• _What this task involves_
The data below needs to be returned exactly, line for line.

** Start of Data extract **

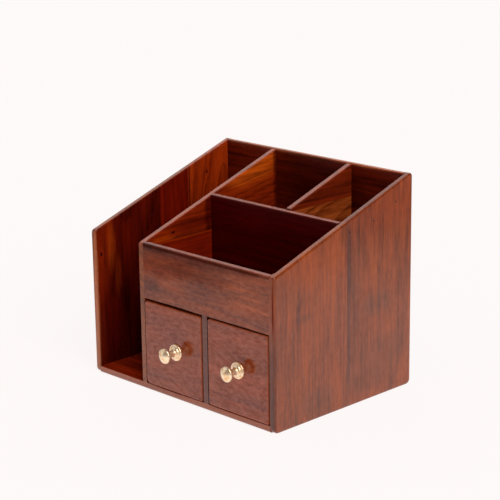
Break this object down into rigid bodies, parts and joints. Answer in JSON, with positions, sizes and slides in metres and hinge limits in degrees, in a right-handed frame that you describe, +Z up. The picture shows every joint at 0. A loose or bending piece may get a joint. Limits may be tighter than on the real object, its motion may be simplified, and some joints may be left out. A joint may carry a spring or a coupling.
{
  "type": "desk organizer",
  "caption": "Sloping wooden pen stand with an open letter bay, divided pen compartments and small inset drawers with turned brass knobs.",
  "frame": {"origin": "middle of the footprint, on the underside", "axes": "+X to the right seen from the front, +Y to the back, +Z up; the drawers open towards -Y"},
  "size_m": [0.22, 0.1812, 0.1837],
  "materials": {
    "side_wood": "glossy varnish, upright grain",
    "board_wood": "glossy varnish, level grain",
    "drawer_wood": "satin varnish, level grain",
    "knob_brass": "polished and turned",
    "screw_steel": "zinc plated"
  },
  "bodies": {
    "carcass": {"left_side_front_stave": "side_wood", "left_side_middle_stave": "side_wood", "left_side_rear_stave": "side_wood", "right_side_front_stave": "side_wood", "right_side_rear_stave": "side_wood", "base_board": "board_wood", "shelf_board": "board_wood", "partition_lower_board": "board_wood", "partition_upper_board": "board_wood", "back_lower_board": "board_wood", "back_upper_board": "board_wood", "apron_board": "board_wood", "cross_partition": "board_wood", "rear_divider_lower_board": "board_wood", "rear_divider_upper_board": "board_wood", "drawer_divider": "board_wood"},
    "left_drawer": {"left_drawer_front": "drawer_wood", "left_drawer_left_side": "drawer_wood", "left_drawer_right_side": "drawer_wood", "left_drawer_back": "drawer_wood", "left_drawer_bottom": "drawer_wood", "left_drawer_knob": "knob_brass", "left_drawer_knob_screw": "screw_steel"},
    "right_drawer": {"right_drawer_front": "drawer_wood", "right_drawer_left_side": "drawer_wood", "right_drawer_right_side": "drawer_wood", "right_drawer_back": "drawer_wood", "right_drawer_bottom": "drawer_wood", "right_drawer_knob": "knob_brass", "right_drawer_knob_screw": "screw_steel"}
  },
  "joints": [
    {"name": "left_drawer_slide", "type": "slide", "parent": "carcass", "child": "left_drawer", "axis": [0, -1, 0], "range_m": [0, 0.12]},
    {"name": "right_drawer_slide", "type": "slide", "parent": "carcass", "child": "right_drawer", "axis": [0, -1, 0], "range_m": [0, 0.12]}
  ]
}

** End of Data extract **

• _Exercise solution_
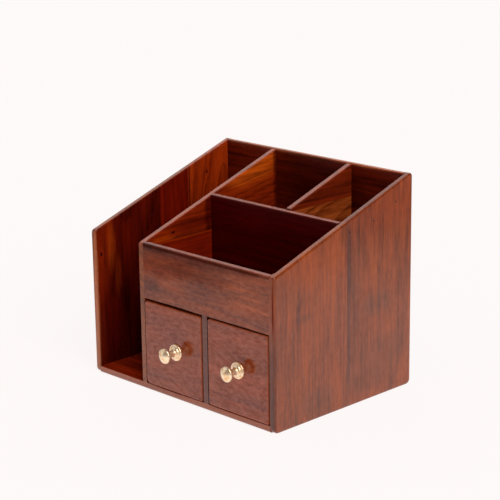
Break this object down into rigid bodies, parts and joints. Answer in JSON, with positions, sizes and slides in metres and hinge limits in degrees, in a right-handed frame that you describe, +Z up. The picture shows every joint at 0. A loose or bending piece may get a joint. Limits may be tighter than on the real object, its motion may be simplified, and some joints may be left out. A joint may carry a spring or a coupling.
{
  "type": "desk organizer",
  "caption": "Sloping wooden pen stand with an open letter bay, divided pen compartments and small inset drawers with turned brass knobs.",
  "frame": {"origin": "middle of the footprint, on the underside", "axes": "+X to the right seen from the front, +Y to the back, +Z up; the drawers open towards -Y"},
  "size_m": [0.22, 0.1812, 0.1837],
  "materials": {
    "side_wood": "glossy varnish, upright grain",
    "board_wood": "glossy varnish, level grain",
    "drawer_wood": "satin varnish, level grain",
    "knob_brass": "polished and turned",
    "screw_steel": "zinc plated"
  },
  "bodies": {
    "carcass": {"left_side_front_stave": "side_wood", "left_side_middle_stave": "side_wood", "left_side_rear_stave": "side_wood", "right_side_front_stave": "side_wood", "right_side_rear_stave": "side_wood", "base_board": "board_wood", "shelf_board": "board_wood", "partition_lower_board": "board_wood", "partition_upper_board": "board_wood", "back_lower_board": "board_wood", "back_upper_board": "board_wood", "apron_board": "board_wood", "cross_partition": "board_wood", "rear_divider_lower_board": "board_wood", "rear_divider_upper_board": "board_wood", "drawer_divider": "board_wood"},
    "left_drawer": {"left_drawer_front": "drawer_wood", "left_drawer_left_side": "drawer_wood", "left_drawer_right_side": "drawer_wood", "left_drawer_back": "drawer_wood", "left_drawer_bottom": "drawer_wood", "left_drawer_knob": "knob_brass", "left_drawer_knob_screw": "screw_steel"},
    "right_drawer": {"right_drawer_front": "drawer_wood", "right_drawer_left_side": "drawer_wood", "right_drawer_right_side": "drawer_wood", "right_drawer_back": "drawer_wood", "right_drawer_bottom": "drawer_wood", "right_drawer_knob": "knob_brass", "right_drawer_knob_screw": "screw_steel"}
  },
  "joints": [
    {"name": "left_drawer_slide", "type": "slide", "parent": "carcass", "child": "left_drawer", "axis": [0, -1, 0], "range_m": [0, 0.12]},
    {"name": "right_drawer_slide", "type": "slide", "parent": "carcass", "child": "right_drawer", "axis": [0, -1, 0], "range_m": [0, 0.12]}
  ]
}